With much of Christianity and western European/American society sharing a philosophical framework, is it possible to take a different approach, one that sees humans as equal to, not above, the rest of creation? Is it possible to experience sisterly and brotherly (or grandparently!) love for the world around us?
Changing our hearts
Yes, I believe it is, but it will take a change of heart from those of us in the dominant society. First, we need a good dose of humility, as Woodley writes. “White normalized systems of oppression and white people will need a large dose of humility to enable them to deconstruct their own power and sense of superiority from the existing structured systems of oppression.”
Second, as Woodley writes, we need to listen and learn from a diversity of perspectives. “Embracing differences builds both character and community. Everything in the universe is diverse because we are made not only to live in the comfort and security of superficial sameness but also to explore and learn from differences.”
Third, I would add that those of us who are in a faith tradition need to take a critical look at that tradition. Can we find within it the capacity to approach the world from something other than a top-down view? For example, in the Christian tradition, St. Francis of Assisi serves as a witness for a more mutual relationship with creation.
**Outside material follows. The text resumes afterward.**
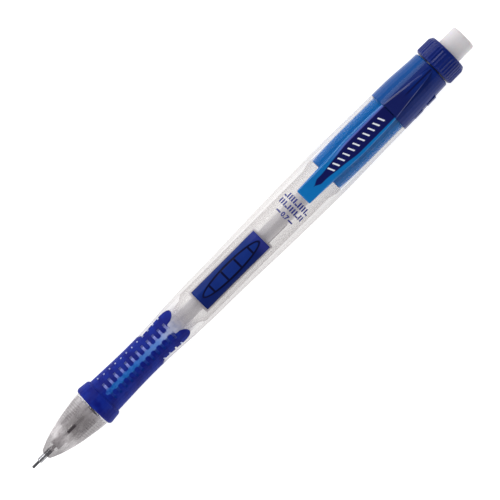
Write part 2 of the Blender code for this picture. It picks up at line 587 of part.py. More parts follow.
panel_length = BUTTON_LENGTH - PANEL_FRONT - PANEL_REAR
panel_mid = BUTTON_X0 + PANEL_FRONT + panel_length / 2
panel_floor = [(x, r - PANEL_DEPTH) for x, r in button_line]
panel = solid("panel_grooves", turned(
    panel_floor + [(BUTTON_X1 + 1, BODY_R + 3), (BUTTON_X0 - 1, BODY_R + 3)], FINE))
keep_inside(panel, solid("panel_edge", prism(oval(panel_length, PANEL_HALF_WIDTH), "Z", 1, BODY_R + 4)))
fields = solid("panel_fields", prism(
    oval(panel_length - 2 * PANEL_GROOVE, PANEL_HALF_WIDTH - PANEL_GROOVE), "Z", 0.9, BODY_R + 5))
groove_pitch = CROSS_SHARE * panel_length
for i in range(CROSS_GROOVES):
    x = panel_mid + (i - (CROSS_GROOVES - 1) / 2) * groove_pitch
    cut(fields, solid(f"cross_groove_{i}", box(
        x - PANEL_GROOVE / 2, x + PANEL_GROOVE / 2, -BODY_R, BODY_R, 0.5, BODY_R + 6)))
cut(panel, fields)
cut(side_button, panel)
flange = solid("button_flange", turned([
    (BUTTON_X0 - FLANGE_END, FLANGE_FLOOR), (BUTTON_X0 - FLANGE_END, FLANGE_R),
    (BUTTON_X1 + FLANGE_END, FLANGE_R), (BUTTON_X1 + FLANGE_END, FLANGE_FLOOR)], FINE))
keep_inside(flange, solid("button_flange_plan", box(
    BUTTON_X0 - 2, BUTTON_X1 + 2, -FLANGE_HALF_WIDTH, FLANGE_HALF_WIDTH, 0.2, BODY_R)))
join(side_button, flange)
LEG_TOP = math.sqrt(FLANGE_FLOOR ** 2 - LEG_OUT ** 2) + 0.35
for number, x in enumerate(RAMPS):
    start = x + RAMP_GAP
    leg = [(start, LEG_TOP), (start, RAMP_TOP), (start + 2 * RAMP_TOP, -RAMP_TOP),
           (start + 2 * RAMP_TOP + LEG_REAR, -RAMP_TOP), (start + 2 * RAMP_TOP + LEG_REAR, LEG_TOP)]
    for side in (-1, 1):
        label = f"button_leg_{number}_{'right' if side < 0 else 'left'}"
        join(side_button, solid(label, prism(leg, "Y", *sorted((side * LEG_IN, side * LEG_OUT)))))

# ---------------------------------------------------------------- eraser works
spiral_outer = [
    (SPIRAL_X0, SPIRAL_R - 0.38), (SPIRAL_X0 + 3.0, SPIRAL_R - 0.18), (SPIRAL_X0 + 7.5, SPIRAL_R),
    (SPIRAL_X0 + 12.5, SPIRAL_R), (SPIRAL_X0 + 18.5, SPIRAL_R - 0.1), (SPIRAL_X1, SPIRAL_R - 0.12),
]
spiral_sleeve = solid("spiral_sleeve", turned(spiral_outer + [
    (SPIRAL_X1, SPIRAL_BORE), (SPIRAL_X0 + SPIRAL_FRONT_WALL, SPIRAL_BORE),
    (SPIRAL_X0 + SPIRAL_FRONT_WALL, LEAD_TUBE_R + RUN), (SPIRAL_X0, LEAD_TUBE_R + RUN)],
    PLAIN), SLEEVE_BLUE)
GROOVE_HALF_WIDTH = 0.7
STARTS = 2
step_deg = 720 / PLAIN          # the groove's own facets, two of the sleeve's
groove_corner_r = GROOVE_FLOOR / math.cos(math.radians(step_deg / 2))
back_steps = math.ceil(360 * ERASER_BACK / ERASER_PITCH / step_deg) + 1
forth_steps = math.ceil(360 * ERASER_FORTH / ERASER_PITCH / step_deg) + 1
for start in range(STARTS):
    sections = []
    for i in range(-back_steps, forth_steps + 1):
        turned_deg = step_deg * (i + 0.25)
        turn = math.radians(turned_deg + 180 * start)
        x = LUG_X + ERASER_PITCH * turned_deg / 360
        corners = ((x - GROOVE_HALF_WIDTH, SPIRAL_BORE - 0.5), (x + GROOVE_HALF_WIDTH, SPIRAL_BORE - 0.5),
                   (x + GROOVE_HALF_WIDTH, groove_corner_r), (x - GROOVE_HALF_WIDTH, groove_corner_r))
        sections.append([(px, r * math.cos(turn), r * math.sin(turn)) for px, r in corners])
    cut(spiral_sleeve, solid(f"spiral_groove_{start}", swept(sections)))

twist_tube = solid("twist_tube", turned([
    (TWIST_X0, TWIST_BORE), (TWIST_X0, TWIST_R), (TWIST_X1, TWIST_R), (TWIST_X1, TWIST_BORE)], PLAIN), PALE)
slot_x0 = LUG_X - ERASER_BACK - LUG_HALF_LENGTH - 0.3
slot_x1 = LUG_X + ERASER_FORTH + LUG_HALF_LENGTH + 0.3
slot_half = LUG_HALF_WIDTH + RUN
cut(twist_tube, solid("lug_slots", box(slot_x0, slot_x1, -BODY_R, BODY_R, -slot_half, slot_half)))
stop_x1 = SHOULDER_X - 0.15
stop_ring = solid("stop_ring", turned([
    (stop_x1 - 1.1, TWIST_R + PRESS), (stop_x1 - 1.1, SPIRAL_R - 0.2), (stop_x1, SPIRAL_R - 0.2),
    (stop_x1, TWIST_R + PRESS)], PLAIN), PALE)
CARRIER_HOLE = LEAD_TUBE_R + 0.1
eraser_carrier = solid("eraser_carrier", turned([
    (CARRIER_X0, CARRIER_HOLE), (CARRIER_X0, CARRIER_R), (CARRIER_X1, CARRIER_R),
    (CARRIER_X1, CARRIER_BORE),
    (CARRIER_X0 + CARRIER_WALL, CARRIER_BORE), (CARRIER_X0 + CARRIER_WALL, CARRIER_HOLE)], PLAIN), PALE)
for side in (-1, 1):
    reach = sorted((side * (CARRIER_BORE + 0.1), side * (GROOVE_FLOOR - 0.12)))
    lug = box(LUG_X - LUG_HALF_LENGTH, LUG_X + LUG_HALF_LENGTH, *reach, -LUG_HALF_WIDTH, LUG_HALF_WIDTH)
    join(eraser_carrier, solid(f"lug_{'right' if side < 0 else 'left'}", lug))
eraser_x0 = CARRIER_X0 + CARRIER_WALL + 0.2
eraser = solid("eraser", turned([
    (eraser_x0, 0), (eraser_x0, ERASER_R - 0.3), (eraser_x0 + 0.3, ERASER_R),
    (OVERALL_LENGTH - 0.5, ERASER_R), (OVERALL_LENGTH - 0.12, ERASER_R - 0.2),
    (OVERALL_LENGTH, ERASER_R - 0.5), (OVERALL_LENGTH, 0)], FINE), WHITE)

# ---------------------------------------------------------------- twist collar with its fine ribs
COLLAR_R = BODY_R - COLLAR_DROP
RIBS = 40
RIB_DEPTH = 0.12
collar_inner = [
    (COLLAR_X1, TWIST_BORE - 0.2), (TWIST_X1 + SEAT, TWIST_BORE - 0.2), (TWIST_X1 + SEAT, TWIST_R + PRESS),
    (COLLAR_X0, TWIST_R + PRESS),
]
collar_outer = [
    (COLLAR_X0, COLLAR_R - 0.55), (COLLAR_X0 + 0.35, COLLAR_R - 0.12), (COLLAR_X0 + 0.6, COLLAR_R),
    (COLLAR_X1 - 1.1, COLLAR_R - 0.05), (COLLAR_X1 - 0.45, COLLAR_R - 0.35),
    (COLLAR_X1 - 0.1, COLLAR_R - 0.55),
    (COLLAR_X1, COLLAR_R - 1.0),
]
ribbed = turned(collar_outer + collar_inner, 2 * RIBS)
for v in ribbed.verts:
    radius = math.hypot(v.co.y, v.co.z)
    slot = round(math.atan2(v.co.y, v.co.z) / (math.pi / RIBS))
    if slot % 2 and radius > COLLAR_R - 0.3:
        v.co.y *= 1 - RIB_DEPTH / radius
        v.co.z *= 1 - RIB_DEPTH / radius
twist_collar = solid("twist_collar", ribbed, NAVY, smooth_deg=25)

# ---------------------------------------------------------------- hood with the clip's root
HOOD_LINE = [
    (HOOD_X0, BODY_R - 0.38), (HOOD_X0 + 2.2, BODY_R - 0.39), (HOOD_X0 + 4.3, BODY_R - 0.43),
    (HOOD_X0 + 7.2, BODY_R - 0.57), (HOOD_X0 + 11.8, BODY_R - 0.91), (HOOD_X1, BODY_R - 1.02),
]
HOOD_LIP = 4.3
hood_outer = line_through(HOOD_LINE, HOOD_X0, HOOD_X1 - 0.25, 6) + [(HOOD_X1, BODY_R - 1.25)]
hood_inner = [
    (HOOD_X1, TWIST_R + 0.15), (SHOULDER_X, TWIST_R + 0.15), (SHOULDER_X, SPIRAL_R),
    (HOOD_X0 + HOOD_LIP, SPIRAL_R), (HOOD_X0 + HOOD_LIP, SPIGOT_REAR_R + SLIDE),
    (HOOD_X0, SPIGOT_REAR_R + SLIDE),
]
hood = solid("hood", turned(hood_outer + hood_inner, FINE), HOOD_BLUE)
CLIP_FLOOR = BODY_R + CLIP_RISE
CLIP_TOP = CLIP_FLOOR + CLIP_THICKNESS
SADDLE_HALF = CLIP_HALF_WIDTH + 0.15
SADDLE_TAPER = 0.75          # share of its width that the root loses by the hood's rear
root_shape = prism([
    (HOOD_X0, BODY_R - 0.72), (HOOD_X0, CLIP_TOP), (HOOD_X0 + 4, CLIP_TOP - 0.15),
    (HOOD_X0 + 8, CLIP_TOP - 0.75), (HOOD_X0 + 12, BODY_R + 0.2), (HOOD_X1 - 0.3, BODY_R - 1.1),
    (HOOD_X1 - 4, BODY_R - 1.4), (HOOD_X0 + 6, BODY_R - 0.85)], "Y", -SADDLE_HALF, SADDLE_HALF)
for v in root_shape.verts:
    v.co.y *= 1 - SADDLE_TAPER * (v.co.x - HOOD_X0) / HOOD_LENGTH
saddle = solid("clip_root", root_shape)
round_edges = saddle.modifiers.new("round_edges", "BEVEL")
round_edges.width = 0.4 * MM
round_edges.segments = 2
round_edges.limit_method = "ANGLE"
round_edges.angle_limit = math.radians(60)
join(hood, saddle)
GRIP_BARS = ((3.3, 6.7, -0.34), (7.7, 11.2, -0.45))
BAR_ROOT = 0.25
for number, (start, end, proud) in enumerate(GRIP_BARS):
    x0, x1 = HOOD_X0 + start, HOOD_X0 + end
    crest = [(x0 + 0.15, BODY_R + proud), (x1 - 0.5, BODY_R + proud - 0.05)]
    root = [(x1, through(HOOD_LINE, x1) - BAR_ROOT), (x0, through(HOOD_LINE, x0) - BAR_ROOT)]
    bar = solid(f"hood_bar_{number}", turned(crest + root, FINE))
    keep_inside(bar, solid(f"hood_bar_plan_{number}", box(x0 - 1, x1 + 1, -BODY_R - 2, 0, -1.9, 1.9)))
    join(hood, bar)

# ---------------------------------------------------------------- clip arm
HINGE_X = CLIP_X1 - 0.25
HINGE_Z = (CLIP_FLOOR + CLIP_TOP) / 2
WAIST_START = 7.5            # from the clip's free end
WAIST_MIDDLE = 17.0
PAD_DEPTH = 0.45             # how far the clip's pad reaches down to the barrel
under = [(CLIP_X0 + along, CLIP_FLOOR) for along in (25, 21, WAIST_MIDDLE, 13, 10, WAIST_START)]
over = [(CLIP_X0 + along, CLIP_TOP) for along in (14, WAIST_MIDDLE, 21, 25)]
arm_side = [(CLIP_X1, CLIP_FLOOR)] + under + [
    (CLIP_X0 + 4.2, CLIP_FLOOR - PAD_DEPTH), (CLIP_X0 + 1.2, CLIP_FLOOR - PAD_DEPTH),
    (CLIP_X0, CLIP_FLOOR + 0.1), (CLIP_X0, CLIP_TOP - 0.55), (CLIP_X0 + 6, CLIP_TOP - 0.2),
    (CLIP_X0 + 10, CLIP_TOP - 0.08)] + over + [(CLIP_X1, CLIP_TOP)]
arm = prism(arm_side, "Y", -CLIP_HALF_WIDTH, CLIP_HALF_WIDTH)
for v in arm.verts:
    along = v.co.x - CLIP_X0
    rise = min(max((along - WAIST_START) / (WAIST_MIDDLE - WAIST_START), 0), 1)
    fall = min(max((along - WAIST_MIDDLE) / (CLIP_LENGTH - WAIST_MIDDLE), 0), 1)
    wider = CLIP_WAIST * (rise * rise * (3 - 2 * rise) - 0.6 * fall * fall)
    v.co.y += math.copysign(wider, v.co.y)
clip_arm = solid("clip_arm", arm, CLIP_BLUE, origin=(HINGE_X, 0, HINGE_Z))
round_arm = clip_arm.modifiers.new("round_edges", "BEVEL")
round_arm.width = 0.3 * MM
round_arm.segments = 2
round_arm.limit_method = "ANGLE"
round_arm.angle_limit = math.radians(60)
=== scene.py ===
# %% [markdown]
# # A side-click mechanical pencil
# The pencil lies on its back on a pale table, with its clip and its side button up.
# The mechanical model is loaded first and never moved. Everything here dresses it: each solid gets a
# finish, and a few small pieces that only matter to the eye are added on top.

# %% The frame
import json
import math

import bmesh
import bpy
from mathutils import Matrix, Vector

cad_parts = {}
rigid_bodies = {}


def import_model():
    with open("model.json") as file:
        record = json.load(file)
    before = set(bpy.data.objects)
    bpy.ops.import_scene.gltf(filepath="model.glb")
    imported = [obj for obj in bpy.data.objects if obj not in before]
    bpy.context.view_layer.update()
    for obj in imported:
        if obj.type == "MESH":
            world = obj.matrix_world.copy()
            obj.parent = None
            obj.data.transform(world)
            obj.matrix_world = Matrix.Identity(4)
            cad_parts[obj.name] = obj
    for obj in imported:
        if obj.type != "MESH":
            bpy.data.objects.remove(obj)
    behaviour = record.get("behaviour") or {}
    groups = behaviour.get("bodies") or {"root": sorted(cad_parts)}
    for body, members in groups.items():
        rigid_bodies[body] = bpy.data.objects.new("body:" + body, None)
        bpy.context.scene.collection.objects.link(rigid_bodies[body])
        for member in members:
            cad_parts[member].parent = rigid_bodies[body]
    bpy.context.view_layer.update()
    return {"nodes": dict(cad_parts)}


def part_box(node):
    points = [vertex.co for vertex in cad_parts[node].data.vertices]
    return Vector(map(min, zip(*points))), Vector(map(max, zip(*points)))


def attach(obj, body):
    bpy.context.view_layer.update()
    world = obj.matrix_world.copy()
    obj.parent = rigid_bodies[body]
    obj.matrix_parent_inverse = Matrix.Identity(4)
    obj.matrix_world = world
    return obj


for startup in list(bpy.data.objects):
    bpy.data.objects.remove(startup, do_unlink=True)
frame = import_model()
nodes = frame["nodes"]

# %% [markdown]
# A pencil is a turned thing, so it is easiest to think in millimetres along its own axis, from the
# point (0) to the end of the eraser. These few numbers turn such a place into the frame's metres.

# %% The pencil's own measures
MM = 0.001
POINT_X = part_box("lead")[0].x
AXIS_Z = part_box("eraser_carrier")[0].z / 2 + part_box("eraser_carrier")[1].z / 2


def station(x_metres):
    """Millimetres from the point of the pencil."""
    return (x_metres - POINT_X) / MM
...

His “Canticle of Brother Sun and Sister Moon” sings also of Sister Water, Brother Fire, and Mother Earth.
Earth Day as a family holiday
My heart goes out to the family and friends of George Floyd, Breonna Taylor, Daunte Wright and so many other Black, Indigenous and People of Color who have suffered violence from white supremacy. But those same family and friends also call me – and all of us in white dominant society – to actually care about and act on their deaths like they were in my own family, because they are.
The same goes for Brother Fire, Sister Water, and Mother Earth. While little Henry has a unique place in my heart, there’s always room for more family. And this Earth Day, I’m choosing to celebrate it as a family holiday.